Though her first sexual experience was rape, forced sodomy, and fellatio, she quickly learned and mastered the female art of teasing, withholding, offering, and drawing back. But it seldom worked; a blow to the head dropped her to her knees where she forgot her feminine cock-teasing intent and complied with the brutal cock-pumping in and out of her mouth.
As a refugee she plodded her way across the hodgepodge borsht-and-kasha dullness of Central Europe until she reached Berlin. Within a month she was again dressed as a girl, with identity papers proving the same, installed in a house on the exclusive Kürfurstendamm. She had attained not only her maturity, but her sexual destiny. There was no going back, because there was nothing and nowhere to go back to.
Frau Friska flipped a page of her ledger to the evening’s appointments. Much like her other boys, Suze’s name appeared twice: once for a seven o’clock appointment with the banker Kessell and then at ten for the counselor Waldmann.
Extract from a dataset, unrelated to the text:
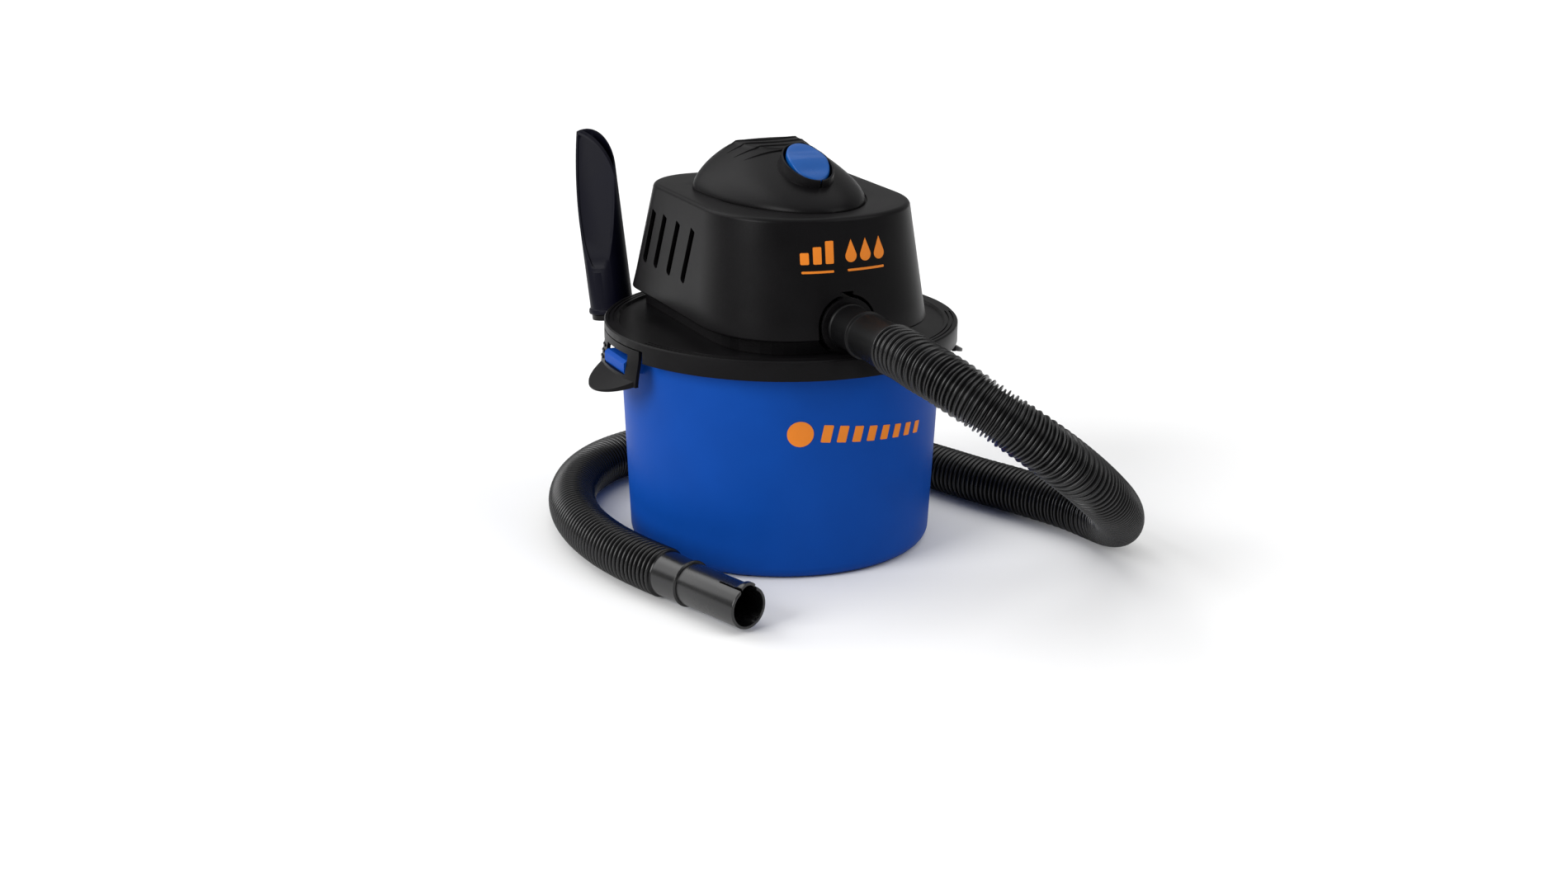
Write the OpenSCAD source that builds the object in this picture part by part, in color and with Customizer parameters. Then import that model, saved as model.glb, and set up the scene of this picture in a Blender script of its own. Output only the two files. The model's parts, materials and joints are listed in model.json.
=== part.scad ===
// Compact wet and dry shop vacuum: blue collecting tank, black lid with the motor head on it,
// side latches, corrugated hose, crevice tool on its post, and the motor, fan, float and filter inside.
// Frame: +Z up, origin on the floor at the tank's centre, hose port towards -Y, latches at -X and +X.

/* [Tank] */
// Outer radius of the tank where its wall meets the floor fillet
tank_foot_r = 118; // [112:0.5:122]
// Outer radius of the tank under its rim
tank_top_r = 125; // [123:0.5:126]
// Height of the tank's rim, where the lid's gasket seals
tank_h = 168; // [160:1:200]
// Wall thickness of the tank
tank_wall = 2.5; // [2:0.1:3.5]

/* [Lid] */
// Outer radius of the lid and its skirt
lid_r = 137; // [136:0.5:142]
// How far the skirt hangs below the lid's top
skirt_h = 15; // [12:0.5:18]
// Width of the raised flat band around the lid
band_w = 10; // [8:0.5:14]

/* [Head] */
// Half-width of the head cover at its bottom edge
head_foot_w = 86; // [80:0.5:88]
// Half-width of the head cover at its deck
head_deck_w = 79; // [74:0.5:80]
// How much further out the foot of the head stands on the right
head_skew = 7; // [0:0.5:8]
// Height of the bottom edge above the floor
head_z = 184; // [182:0.5:188]
// Height of the flat deck above the floor
deck_z = 273; // [268:0.5:280]
// Height of the motor cap above the deck
cap_h = 35.5; // [32:0.5:40]
// Wall thickness of the head's shells
shell = 2.5; // [2:0.1:3]

/* [Hose] */
// Outer radius of the corrugated hose
hose_r = 19; // [17:0.5:21]
// Outer radius of the hose-end fitting that tools push onto
fitting_r = 15.875; // [15.5:0.005:16]
// Radius of the port's bore in the head
port_bore_r = 16.55; // [16.5:0.01:17]

/* [Crevice tool] */
// Length of the crevice tool
tool_len = 147; // [120:1:200]
// Outer radius of the crevice tool's round socket
tool_r = 17.4; // [17.2:0.1:18]

/* [Hidden] */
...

Friska doubted either of those respectable gentlemen would show; still, telephone calls had to be made canceling tonight’s and all future dates. Business was business and Friska was one to hold to proprieties. She studied a few of the Jewish-sounding names (who knew there were so many Jews if the Nazis hadn’t pointed it out?). Would the Nazis have already occupied the telephone company?
She reached for a city directory and heard the heavy thud of boots pounding down the stairs and across the lobby. Helmut was stepping behind the reception desk, his face red, his brow pursed, his breathing staccatoed. Wanda and her tits, Friska frowned, and moved her chair from her desk, certain the oil-dry wheel squeaks would draw him in. Helmut entered the office. Friska glanced at the bulge at the side of his crotch and pulled back her shoulders, her fabricated bosom rising slightly and puffing out at the front her blouse.
Helmut approached and stared at her breasts. Friska remained still; Helmut reached out and gently cupped a breast, his fingers slowly pulsing around the soft pliant cloth. Friska sighed, and Helmut leaned and pressed his crotch against her other breast. She regretted they weren’t as big or real as Wanda’s. Friska shut her eyes; Helmut ejaculated.